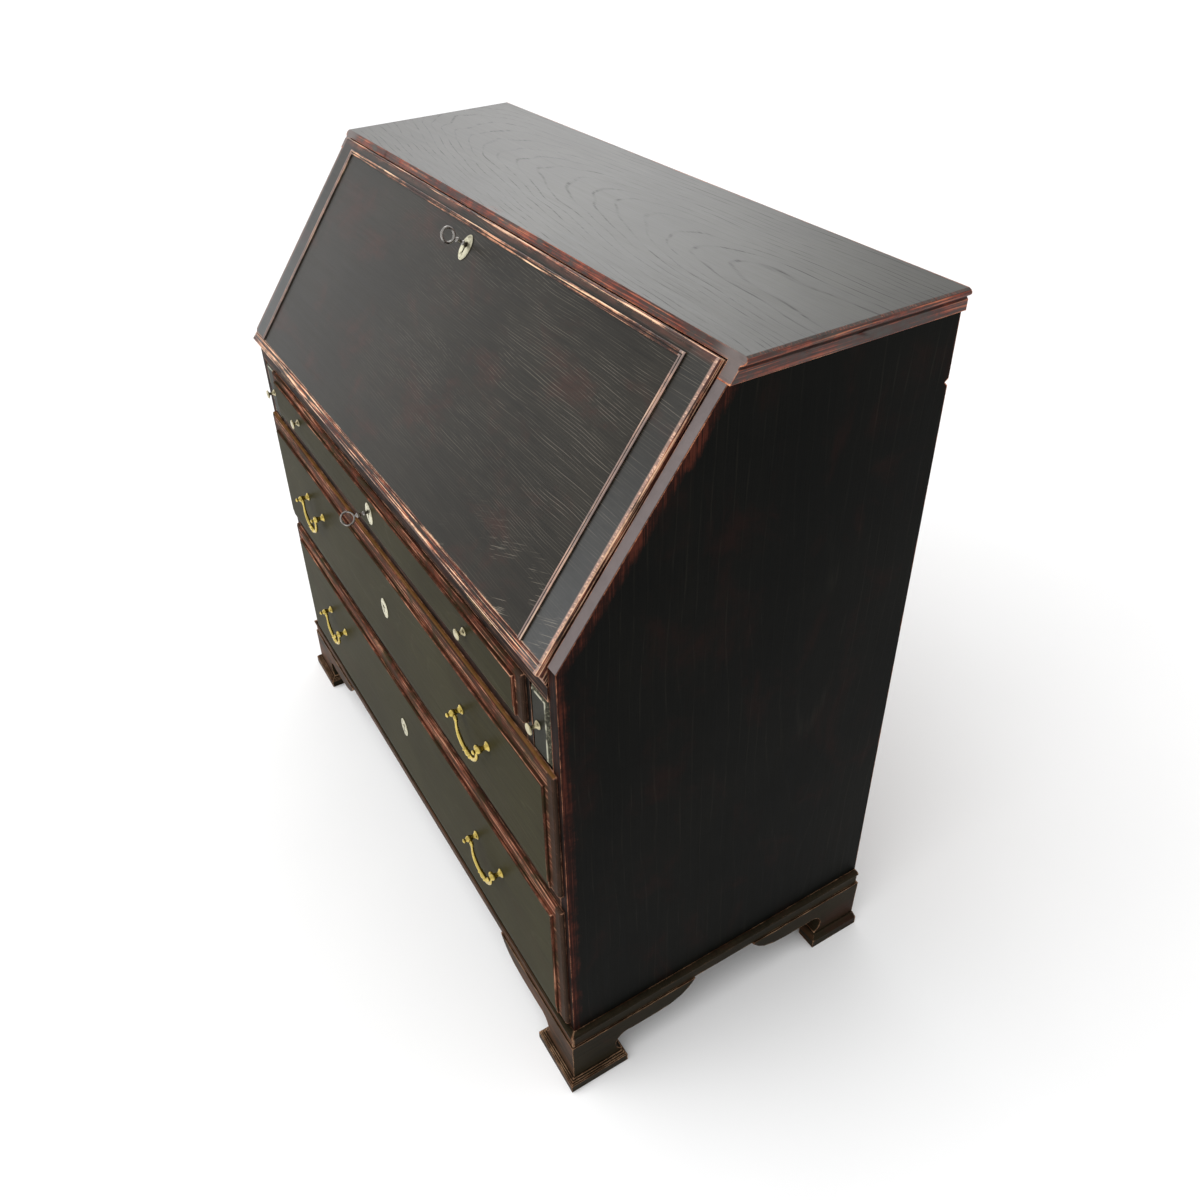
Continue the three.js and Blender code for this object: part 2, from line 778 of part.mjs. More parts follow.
function bail() {
  const arm = [
    [HANDLE_HALF - 2.2, 0, 1.4],
    [HANDLE_HALF - 5.6, 0, 1.4],
    [HANDLE_HALF - 5.7, 0, 2.4],
    [HANDLE_HALF - 7.6, -1.2, 2.9],
    [HANDLE_HALF - 8.8, -4.5, 2.6],
    [HANDLE_HALF - 8.6, -9, 2.1],
    [HANDLE_HALF - 8.2, -15, 2.2],
    [HANDLE_HALF - 9.6, -22, 2.5],
    [HANDLE_HALF - 14, -29, 2.9],
    [HANDLE_HALF - 21, -34.5, 3],
    [HANDLE_HALF - 27.5, -36.6, 3.3],
    [HANDLE_HALF - 29, -37, 4.1],
    [HANDLE_HALF - 30.4, -37.2, 3.2],
    [3, -37.6, 3.4],
  ];
  const left = arm.map(([x, z, r]) => [-x, z, r]);
  return bar([...left, [0, -37.7, 3.6], ...arm.reverse()], 10);
}

function addHandle(prefix, side, x, z) {
  const face = -FIELD_PROUD;
  for (const [tag, end] of [
    ["inner", -side],
    ["outer", side],
  ]) {
    const post = handlePost(end).translate(x + end * HANDLE_HALF, face, z);
    add(`${prefix}_post_${side > 0 ? "right" : "left"}_${tag}`, post, BRASS);
  }
  const hung = bail().translate(x, face - BAIL_STAND, z);
  add(`${prefix}_bail_${side > 0 ? "right" : "left"}`, hung, BRASS);
}

const KEY_1_Z = 648;
const KEY_2_Z = 486;
const KEY_3_Z = 249;
const boxHeadroom = LIP_LAP + 0.5;

add("drawer_1_front", drawerFront(NARROW, DRAWER_1, KEY_1_Z), OAK);
add("drawer_2_front", drawerFront(WIDE, DRAWER_2, KEY_2_Z), OAK);
add("drawer_3_front", drawerFront(WIDE, DRAWER_3, KEY_3_Z), OAK);
add(
  "drawer_1_box",
  drawerBox(NARROW.box, DRAWER_1.bottom + 0.3, DRAWER_1.top - boxHeadroom),
  INNER_OAK,
);
add(
  "drawer_2_box",
  drawerBox(WIDE.box, DRAWER_2.bottom + 0.3, DRAWER_2.top - boxHeadroom - 4),
  INNER_OAK,
);
add(
  "drawer_3_box",
  drawerBox(WIDE.box, DRAWER_3.bottom + 0.3, DRAWER_3.top - boxHeadroom - 4),
  INNER_OAK,
);
for (const [number, z] of [
  [1, KEY_1_Z],
  [2, KEY_2_Z],
  [3, KEY_3_Z],
]) {
  add(`drawer_${number}_escutcheon`, facing(escutcheon(), 0, -FIELD_PROUD, z), BRASS);
}
const drawerKnob = discKnob(DRAWER_KNOB).translate(DRAWER_KNOB.x, -FIELD_PROUD, KEY_1_Z);
addPair("drawer_1_knob", drawerKnob, BRASS);
for (const side of [-1, 1]) {
  addHandle("drawer_2", side, side * HANDLE_X, HANDLE_2_Z);
  addHandle("drawer_3", side, side * HANDLE_X, HANDLE_3_Z);
}

// lock on the inside of drawer 1's front, and its key
const LOCK_1_T = 9;
const lock1 = box(-32, 32, FRONT_T, FRONT_T + LOCK_1_T, KEY_1_Z - 22, DRAWER_1.top - LIP_LAP - 0.5);
const lock1Eye = facing(roundHole(7, -FRONT_T - LOCK_1_T + 2, 0), 0, 0, KEY_1_Z);
add("drawer_1_lock", cut(lock1, lock1Eye), STEEL);
const KEY_1_TURN = (-52 * Math.PI) / 180;
const key1 = key(FIELD_PROUD + FRONT_T + 5, 30, KEY_1_TURN);
add("drawer_1_key", facing(key1, 0, -FIELD_PROUD, KEY_1_Z), STEEL);

// ---------------------------------------------------------------- the fall
// Made with Y running up the slope and Z standing out of it, then set on the slope.
const LOW = AXIS_T;
const fallBody = stackZ([
  [FALL_BACK, -FALL_HALF, FALL_HALF, LOW + 0.6, FALL_TOP],
  [FALL_BACK + 10, -FALL_HALF, FALL_HALF, LOW + 7.5, FALL_TOP],
  [FALL_BACK + 16, -FALL_HALF, FALL_HALF, LOW + 8.5, FALL_TOP],
  [FALL_OUT - 2.8, -FALL_HALF, FALL_HALF, LOW + 8.6, FALL_TOP],
  [FALL_OUT - 1, -FALL_HALF + 0.9, FALL_HALF - 0.9, LOW + 9.2, FALL_TOP - 0.9],
  [FALL_OUT, -FALL_HALF + 3, FALL_HALF - 3, LOW + 10.8, FALL_TOP - 3],
]);
const lowerMoulding = alongX(
  [
    [0.5, FALL_OUT + 1],
    [0.5, FALL_OUT - 1.6],
    [-1.2, FALL_OUT - 2],
    [-2.2, FALL_OUT - 1.2],
    [-3.6, FALL_OUT - 0.8],
    [-4.8, FALL_OUT - 1.5],
    [-6.6, FALL_OUT - 1.5],
    [-9, FALL_OUT - 0.7],
    [-10.4, FALL_OUT],
    [-10.4, FALL_OUT + 1],
  ],
  -FALL_HALF - 1,
  FALL_HALF + 1,
);
const KEY_T = 298;
const lockMortise = box(
  LOCK.x - LOCK.half - FIT,
  LOCK.x + LOCK.half + FIT,
  LOCK.low - FIT,
  FALL_TOP + 1,
  FALL_BACK - 1,
  FALL_BACK + LOCK.t + FIT,
);
const fallGroove = (x) =>
  roundHole(KNUCKLE_R + 0.5, -HINGE_LEAF.half - FIT, HINGE_LEAF.half + FIT)
    .rotateY(Math.PI / 2)
    .translate(x, AXIS_T, FALL_BACK);
const fallSeat = (x) =>
  box(
    x - HINGE_LEAF.half - FIT,
    x + HINGE_LEAF.half + FIT,
    AXIS_T - 1,
    AXIS_T + HINGE_LEAF.depth + FIT,
    FALL_BACK - 1,
    FALL_BACK + HINGE_LEAF.t + FIT,
  );
add(
  "fall_board",
  slopeFrame(
    cut(
      fallBody,
      lowerMoulding,
      lockMortise,
      keyhole(-20, 20).translate(LOCK.x, KEY_T, 0),
      ...[HINGE_X, -HINGE_X].flatMap((x) => [fallGroove(x), fallSeat(x)]),
    ),
  ),
  OAK,
);

// double bead round three sides of the panel, mitred at its upper corners
const BEAD = { half: 432, top: 324.5, low: 0.8 };
const beadSection = [
  [0, 0],
  [0, 1.4],
  [0.9, 2.4],
  [2.3, 2.4],
  [3.2, 1.3],
  [3.9, 1.3],
  [4.7, 2.1],
  [6, 2.1],
  [7, 0.9],
  [7, 0],
];
const beadAt = (x, inwards, t, downwards) =>
  beadSection.map(([w, h]) => [x + inwards * w, t - downwards * w, FALL_OUT + FIT + h]);
add(
  "fall_bead",
  slopeFrame(
    loft([
      beadAt(-BEAD.half, 1, BEAD.low, 0),
      beadAt(-BEAD.half, 1, BEAD.top, 1),
      beadAt(BEAD.half, -1, BEAD.top, 1),
      beadAt(BEAD.half, -1, BEAD.low, 0),
    ]),
  ),
  OAK,
);
add(
  "fall_escutcheon",
  slopeFrame(escutcheon().translate(LOCK.x, KEY_T, FALL_OUT + FIT)),
  BRASS,
);

const BOLT = { half: 12, low: 314, high: 335.8, back: FALL_BACK + 1.6, t: 3.2 };
const lockCase = box(
  LOCK.x - LOCK.half,
  LOCK.x + LOCK.half,
  LOCK.low,
  FALL_TOP - 0.3,
  FALL_BACK,
  FALL_BACK + LOCK.t,
);
const boltWay = box(
  LOCK.x - BOLT.half - FIT,
  LOCK.x + BOLT.half + FIT,
  BOLT.low - 2,
  FALL_TOP + 1,
  BOLT.back - FIT,
  BOLT.back + BOLT.t + FIT,
);
const lockEye = roundHole(7.5, FALL_BACK + LOCK.t - 5, FALL_BACK + LOCK.t + 1);
lockEye.translate(LOCK.x, KEY_T, 0);
add("fall_lock", slopeFrame(cut(lockCase, boltWay, lockEye)), STEEL);
add(
  "fall_bolt",
  slopeFrame(
    box(
      LOCK.x - BOLT.half,
      LOCK.x + BOLT.half,
      BOLT.low,
      BOLT.high,
      BOLT.back,
      BOLT.back + BOLT.t,
    ),
  ),
  STEEL,
);
const FALL_KEY_TURN = (-73 * Math.PI) / 180;
const keyDepth = FALL_OUT - FALL_BACK - LOCK.t + 4.5;
add(
  "fall_key",
  slopeFrame(key(keyDepth, 30, FALL_KEY_TURN).translate(LOCK.x, KEY_T, FALL_OUT)),
  STEEL,
);

// ---------------------------------------------------------------- butt hinges
const barrel = (x0, x1) => roundHole(KNUCKLE_R, x0, x1).rotateY(Math.PI / 2);
const clearBarrel = (x0, x1) => roundHole(KNUCKLE_R + 0.5, x0, x1).rotateY(Math.PI / 2);
function caseLeaf() {
  const { half, middle, depth, t } = HINGE_LEAF;
  const plate = box(-half, half, 0, depth, -t, 0);
  const cleared = cut(plate, clearBarrel(-half - 1, -middle), clearBarrel(middle, half + 1));
  return join(cleared, barrel(-middle + FIT, middle - FIT));
}
function fallLeaf() {
  const { half, middle, depth, t } = HINGE_LEAF;
  const plate = box(-half, half, 0, depth, 0, t);
  const cleared = cut(plate, clearBarrel(-middle, middle));
  return join(cleared, barrel(-half, -middle - FIT), barrel(middle + FIT, half));
}
for (const [tag, x] of [
  ["right", HINGE_X],
  ["left", -HINGE_X],
]) {
  add(`hinge_case_leaf_${tag}`, caseLeaf().translate(x, AXIS_Y, WRITING_Z), BRASS);
  add(`hinge_fall_leaf_${tag}`, slopeFrame(fallLeaf().translate(x, AXIS_T, FALL_BACK)), BRASS);
}

// the origin stands on the floor, under the middle of the desk's overall box
const overall = new THREE.Box3().setFromObject(desk);
desk.position.set(0, -(overall.min.y + overall.max.y) / 2, 0);

export default desk;
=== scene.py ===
"""The looks of the slant-front secretary desk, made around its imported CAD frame.

Metres, +Z up, the front faces -Y, and X runs to the right of someone facing the front.
"""

import json
import math

import bpy
from mathutils import Matrix, Vector


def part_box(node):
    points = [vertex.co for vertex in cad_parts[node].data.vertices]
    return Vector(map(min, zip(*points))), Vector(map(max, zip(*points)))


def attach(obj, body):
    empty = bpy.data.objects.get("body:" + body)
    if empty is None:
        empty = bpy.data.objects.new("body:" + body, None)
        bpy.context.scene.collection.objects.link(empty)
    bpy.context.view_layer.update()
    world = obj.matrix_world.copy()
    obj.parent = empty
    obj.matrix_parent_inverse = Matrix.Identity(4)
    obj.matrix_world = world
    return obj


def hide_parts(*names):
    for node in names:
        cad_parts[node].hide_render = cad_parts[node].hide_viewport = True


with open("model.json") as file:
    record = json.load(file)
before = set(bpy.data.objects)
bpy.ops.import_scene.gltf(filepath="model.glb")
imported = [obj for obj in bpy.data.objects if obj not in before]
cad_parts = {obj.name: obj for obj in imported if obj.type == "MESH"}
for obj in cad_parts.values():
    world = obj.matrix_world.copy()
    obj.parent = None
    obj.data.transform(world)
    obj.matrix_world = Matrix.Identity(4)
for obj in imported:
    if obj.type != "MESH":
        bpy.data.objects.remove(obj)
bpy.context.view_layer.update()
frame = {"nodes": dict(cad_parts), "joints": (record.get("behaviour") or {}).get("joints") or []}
NODES = frame["nodes"]
JOINTS = {j["name"]: j for j in frame["joints"]}
MM = 0.001
SIDES = {"left": -1, "right": 1}
X, Y, Z = Vector((1, 0, 0)), Vector((0, 1, 0)), Vector((0, 0, 1))

# the slant: OUT stands out of the closed fall, UP runs up it
OUT = Vector(JOINTS["fall_key_turn"]["axis"]).normalized()
UP = Vector((0, OUT.z, -OUT.y))


# ---------------------------------------------------------------- shader nodes
def rgb(red, green, blue):
    """A colour given in screen values from 0 to 255, as the linear RGBA that shaders take."""

    def linear(v):
        v /= 255
        return v / 12.92 if v <= 0.04045 else ((v + 0.055) / 1.055) ** 2.4

    return (linear(red), linear(green), linear(blue), 1.0)


WHITE = (1, 1, 1, 1)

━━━

_EXERCISE TASK_: Return exactly the lines above from the line that has "desk's overall box" through the line that has "bpy.data.objects.remove(obj)", inclusive, and nothing else.

_ANSWER TO THE PROBLEM_:
// the origin stands on the floor, under the middle of the desk's overall box
const overall = new THREE.Box3().setFromObject(desk);
desk.position.set(0, -(overall.min.y + overall.max.y) / 2, 0);

export default desk;
=== scene.py ===
"""The looks of the slant-front secretary desk, made around its imported CAD frame.

Metres, +Z up, the front faces -Y, and X runs to the right of someone facing the front.
"""

import json
import math

import bpy
from mathutils import Matrix, Vector


def part_box(node):
    points = [vertex.co for vertex in cad_parts[node].data.vertices]
    return Vector(map(min, zip(*points))), Vector(map(max, zip(*points)))


def attach(obj, body):
    empty = bpy.data.objects.get("body:" + body)
    if empty is None:
        empty = bpy.data.objects.new("body:" + body, None)
        bpy.context.scene.collection.objects.link(empty)
    bpy.context.view_layer.update()
    world = obj.matrix_world.copy()
    obj.parent = empty
    obj.matrix_parent_inverse = Matrix.Identity(4)
    obj.matrix_world = world
    return obj


def hide_parts(*names):
    for node in names:
        cad_parts[node].hide_render = cad_parts[node].hide_viewport = True


with open("model.json") as file:
    record = json.load(file)
before = set(bpy.data.objects)
bpy.ops.import_scene.gltf(filepath="model.glb")
imported = [obj for obj in bpy.data.objects if obj not in before]
cad_parts = {obj.name: obj for obj in imported if obj.type == "MESH"}
for obj in cad_parts.values():
    world = obj.matrix_world.copy()
    obj.parent = None
    obj.data.transform(world)
    obj.matrix_world = Matrix.Identity(4)
for obj in imported:
    if obj.type != "MESH":
        bpy.data.objects.remove(obj)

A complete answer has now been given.